Friday, August 12, 2016

Salted Pork : Cookbook Countdown #8

Cookbook Countdown is a monthly cooking/baking event, which I'm co-hosting with Emily's Cooking (Makan2) Foray.  Everyone is welcome to join us. How does it work? To summarize, you may select a cookbook from your own cookbook collection, to cook or bake from each month. That selected book shall be your cookbook of the month. You may cook any recipes and as many recipes as you want from your selected book of the month. This is a fabulous way of using your cookbooks at least once! For more information on how to join Cookbook Countdown, please click here. 

To link to Cookbook Countdown #8, click here
To link to Cookbook Countdown Specials : BAKE, click here


My selected cookbook for this month at Cookbook Countdown #8 is My Grandmother's Chinese Kitchen by Eileen Yin Fei-Lo.

Today I'm sharing a pork recipe which is not a dish by itself, but it is used as an ingredient in many ways. According to the author "Another of the significant foods that came from my grandmother's kitchen was preserved salted pork, which, like the preceding stocks and oils, was a food of necessity and versatility, its preparation the result of the lack of refrigeration".

There are a few recipes in the book that uses salted pork as one of its ingredients, so in order to try those recipes, I got to make the salted pork first.
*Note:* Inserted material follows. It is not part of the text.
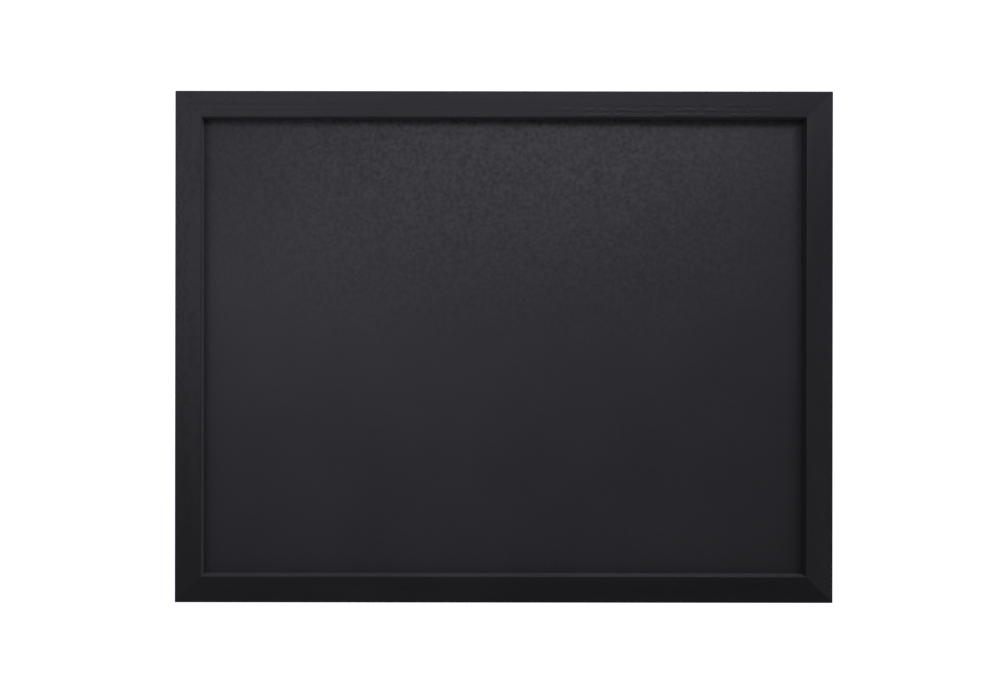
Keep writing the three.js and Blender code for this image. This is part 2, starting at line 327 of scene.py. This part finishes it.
def joined(name, pieces):
    """One mesh of several closed ones."""
    work = bmesh.new()
    for piece in pieces:
        work.from_mesh(piece.data)
        bpy.data.objects.remove(piece)
    mesh = bpy.data.meshes.new(name)
    work.to_mesh(mesh)
    work.free()
    return link(name, mesh)


def rounded(piece, width):
    """Ease a piece's sharp edges."""
    modifier = piece.modifiers.new("edges", "BEVEL")
    modifier.width = width
    modifier.segments = EDGE_SEGMENTS
    modifier.limit_method = "ANGLE"
    modifier.angle_limit = math.radians(SHARP_DEGREES)
    settle(piece)


def smooth(piece):
    """Shade a piece smooth, but for its sharp edges."""
    for face in piece.data.polygons:
        face.use_smooth = True
    piece.data.set_sharp_from_angle(angle=math.radians(SHARP_DEGREES))


def finished(piece, body, material, node):
    """Give a piece its finish and its body, in place of the solid that it stands for."""
    piece.data.materials.clear()
    piece.data.materials.append(material)
    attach(piece, body)
    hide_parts(node)


# Materials

class Shader:
    """A material's nodes, with a short call for each kind."""

    def __init__(self, name):
        self.material = bpy.data.materials.new(name)
        self.material.use_nodes = True
        self.tree = self.material.node_tree
        self.surface = self.tree.nodes["Principled BSDF"]

    def put(self, socket, value):
        if isinstance(value, bpy.types.NodeSocket):
            self.tree.links.new(value, socket)
        else:
            socket.default_value = value

    def add(self, kind, values, **settings):
        made = self.tree.nodes.new(kind)
        for key, setting in settings.items():
            setattr(made, key, setting)
        for key, value in values.items():
            self.put(made.inputs[key], value)
        return made

    def finish(self, **values):
        """Set the surface's sockets, each named with _ for its spaces, and give the material."""
        for key, value in values.items():
            self.put(self.surface.inputs[key.replace("_", " ")], value)
        return self.material

    def metres(self):
        return self.tree.nodes.new("ShaderNodeTexCoord").outputs["Object"]

    def attribute(self, name, output="Fac"):
        return self.add("ShaderNodeAttribute", {}, attribute_name=name).outputs[output]

    def part(self, vector, axis):
        return self.add("ShaderNodeSeparateXYZ", {"Vector": vector}).outputs[axis]

    def shifted(self, vector, distance):
        """A vector moved across the grain, by a distance in metres."""
        offset = self.add("ShaderNodeCombineXYZ", {"Y": distance, "Z": distance}).outputs["Vector"]
        moved = self.add("ShaderNodeVectorMath", {0: vector, 1: offset}, operation="ADD")
        return moved.outputs["Vector"]

    def noise(self, vector, scale, detail=2.0, roughness=0.5):
        """Noise of one scale, or of one for each axis."""
        if isinstance(scale, tuple):
            stretched = self.add("ShaderNodeMapping", {"Vector": vector, "Scale": scale})
            vector, scale = stretched.outputs["Vector"], 1.0
        values = {"Vector": vector, "Scale": scale, "Detail": detail, "Roughness": roughness}
        return self.add("ShaderNodeTexNoise", values).outputs["Fac"]

    def ranged(self, value, span, result=(0.0, 1.0)):
        """A value taken from a span to the range of the result, and held within it."""
        values = {
            "Value": value,
            "From Min": span[0], "From Max": span[1], "To Min": result[0], "To Max": result[1],
        }
        return self.add("ShaderNodeMapRange", values).outputs["Result"]

    def math(self, operation, first, second):
        return self.add("ShaderNodeMath", {0: first, 1: second}, operation=operation).outputs["Value"]

    def blend(self, factor, first, second):
        """Two colours, each a socket or red, green and blue, mixed by a factor."""
        made = self.add("ShaderNodeMix", {"Factor": factor}, data_type="RGBA")
        sockets = [s for s in made.inputs if s.type == "RGBA"]
        for socket, colour in zip(sockets, (first, second)):
            self.put(socket, (*colour, 1) if isinstance(colour, tuple) else colour)
        return next(s for s in made.outputs if s.type == "RGBA")

    def bump(self, height, distance, strength=1.0, normal=None):
        values = {"Height": height, "Distance": distance, "Strength": strength}
        if normal is not None:
            values["Normal"] = normal
        return self.add("ShaderNodeBump", values).outputs["Normal"]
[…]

Usually, salted pork is made using slabs of fresh pork belly with fats and skin, but the author has utilize a good-sized pork loin, and has cure it exactly as it was done in her grandmother's kitchen.

This is very easy and simple to make, and the result is a fabulous chunk of salted pork. I've made half a recipe, about 1 kilo (2 pounds) of pork loin. 
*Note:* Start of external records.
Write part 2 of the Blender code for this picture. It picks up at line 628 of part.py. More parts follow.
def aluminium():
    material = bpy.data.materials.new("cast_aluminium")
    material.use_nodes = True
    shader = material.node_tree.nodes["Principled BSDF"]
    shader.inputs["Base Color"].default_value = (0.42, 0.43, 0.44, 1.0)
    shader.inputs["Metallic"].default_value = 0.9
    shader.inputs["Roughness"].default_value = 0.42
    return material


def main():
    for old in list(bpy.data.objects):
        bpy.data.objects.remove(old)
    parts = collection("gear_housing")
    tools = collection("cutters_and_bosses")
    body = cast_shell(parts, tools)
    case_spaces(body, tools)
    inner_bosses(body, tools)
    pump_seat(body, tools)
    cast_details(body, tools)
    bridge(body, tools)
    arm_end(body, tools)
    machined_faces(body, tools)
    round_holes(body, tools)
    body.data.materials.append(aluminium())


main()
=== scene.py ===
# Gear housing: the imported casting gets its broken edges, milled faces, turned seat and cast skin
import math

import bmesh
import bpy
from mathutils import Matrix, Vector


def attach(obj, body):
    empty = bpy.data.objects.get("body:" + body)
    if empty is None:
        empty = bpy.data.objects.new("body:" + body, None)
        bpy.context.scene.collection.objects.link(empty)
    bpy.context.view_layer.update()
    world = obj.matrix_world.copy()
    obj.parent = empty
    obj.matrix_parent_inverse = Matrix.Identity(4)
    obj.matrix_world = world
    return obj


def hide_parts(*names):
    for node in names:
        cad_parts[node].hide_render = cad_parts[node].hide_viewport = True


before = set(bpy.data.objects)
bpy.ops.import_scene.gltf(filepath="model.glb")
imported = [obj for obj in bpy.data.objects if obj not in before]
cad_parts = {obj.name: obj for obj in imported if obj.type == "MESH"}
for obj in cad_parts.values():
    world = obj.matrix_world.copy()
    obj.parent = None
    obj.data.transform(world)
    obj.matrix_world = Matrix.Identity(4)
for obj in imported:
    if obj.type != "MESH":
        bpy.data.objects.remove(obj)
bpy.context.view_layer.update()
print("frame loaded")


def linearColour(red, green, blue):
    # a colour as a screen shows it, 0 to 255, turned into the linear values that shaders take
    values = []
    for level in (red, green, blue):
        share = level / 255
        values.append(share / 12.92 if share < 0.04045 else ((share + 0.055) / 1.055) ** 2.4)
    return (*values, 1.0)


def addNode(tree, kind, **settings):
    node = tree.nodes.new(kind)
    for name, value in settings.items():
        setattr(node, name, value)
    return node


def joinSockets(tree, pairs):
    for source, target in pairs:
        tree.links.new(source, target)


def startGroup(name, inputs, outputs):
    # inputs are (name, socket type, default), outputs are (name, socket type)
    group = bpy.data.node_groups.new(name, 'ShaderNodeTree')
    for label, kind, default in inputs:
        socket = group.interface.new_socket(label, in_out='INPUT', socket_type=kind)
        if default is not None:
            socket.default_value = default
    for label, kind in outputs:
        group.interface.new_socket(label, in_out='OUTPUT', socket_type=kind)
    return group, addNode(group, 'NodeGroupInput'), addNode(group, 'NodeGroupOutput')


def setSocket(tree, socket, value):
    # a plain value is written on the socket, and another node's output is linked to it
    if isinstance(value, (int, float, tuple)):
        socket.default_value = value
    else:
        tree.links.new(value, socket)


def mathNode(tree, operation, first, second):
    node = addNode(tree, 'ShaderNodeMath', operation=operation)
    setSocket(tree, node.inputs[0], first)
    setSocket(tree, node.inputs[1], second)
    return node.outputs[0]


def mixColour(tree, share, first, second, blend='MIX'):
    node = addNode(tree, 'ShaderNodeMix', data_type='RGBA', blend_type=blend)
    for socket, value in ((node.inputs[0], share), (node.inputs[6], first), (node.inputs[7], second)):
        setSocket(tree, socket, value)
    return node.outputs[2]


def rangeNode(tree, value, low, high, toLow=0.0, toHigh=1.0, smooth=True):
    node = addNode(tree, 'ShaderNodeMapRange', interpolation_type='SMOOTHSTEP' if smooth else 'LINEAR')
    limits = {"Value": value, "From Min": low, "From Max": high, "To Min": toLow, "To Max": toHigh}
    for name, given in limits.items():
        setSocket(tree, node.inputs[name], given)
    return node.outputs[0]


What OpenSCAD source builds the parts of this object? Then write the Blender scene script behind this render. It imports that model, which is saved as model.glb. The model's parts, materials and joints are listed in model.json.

Place the pork loin, 1 slice of fresh ginger lightly smashed, 4 peeled garlic cloves, and white portions of 6 scallions into a pot with enough water to cover pork loin. Let it come to a boil, then simmer with the lid slightly open, for 45 minutes to 1 hour. Remove pork loin and place in a bowl of ice water and let cool for about 5 minutes. Remove pork loin and place in a shallow bowl, sprinkle the salt all over, rubbing it well into the pork. Cover and refrigerate for at least one day before use. It can keep for about a week refrigerated, though it is not recommended to be frozen.

Use a few slices of the salted pork, cut into small cubes for a dish...coming up in next post.
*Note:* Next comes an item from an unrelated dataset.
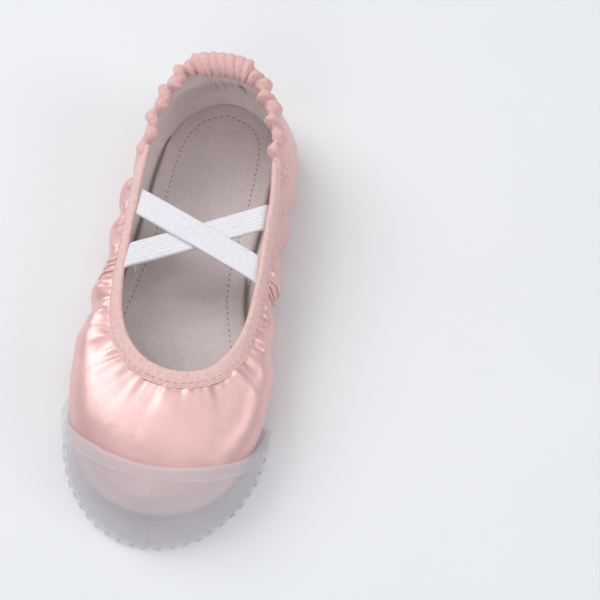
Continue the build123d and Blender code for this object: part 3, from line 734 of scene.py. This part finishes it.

I really like this salted pork. It is versatile, and very convenient to have in the refrigerator, as it can be used as an ingredient for many dishes! I like it so much, that I'm planning on making it again. I've used up all of the salted pork within a week, made a few dishes from it, all of which I will be sharing in my coming posts.

Salted Pork
(adapted from "My Grandmother's Chinese Kitchen", by Eileen Yin Fei-Lo)
4 pounds boneless pork loin
2 quarts cold water, or enough to cover pork
1 slice fresh ginger, 1 inch thick, lightly smashed
4 cloves garlic, peeled
6 scallions, white portions only
3-1/2 tablespoons salt

Place all ingredients, except salt, in a large pot. Cover and bring to a boil over high heat. Reduce heat, leave lid slightly open and simmer 45 minutes to 1 hour. Turn the pork halfway through simmer. Turn off heat. Remove pork from pot and place in a large bowl of ice water; allow pork loin to rest 5 minutes until it cools.
Remove pork from water. Place in a shallow dish and sprinkle salt over top, rubbing it well into the pork. Cover the pork and allow to refrigerate untouched for 1 day. It is now ready for use. The salted pork will keep refrigerated for at least a week.
In China, as I have noted, the heavy salting permitted us to keep the pork for at least a month. It should not be frozen because its fiber will soften and defrosting will cause the salting to run off.

I'm linking this post with Cookbook Countdown #8 hosted by 


  1. Looks really tender and juicy! I am intrigued to give it a try too.

  2. I am sure one can come up with numerous recipes with your delicious salted pork.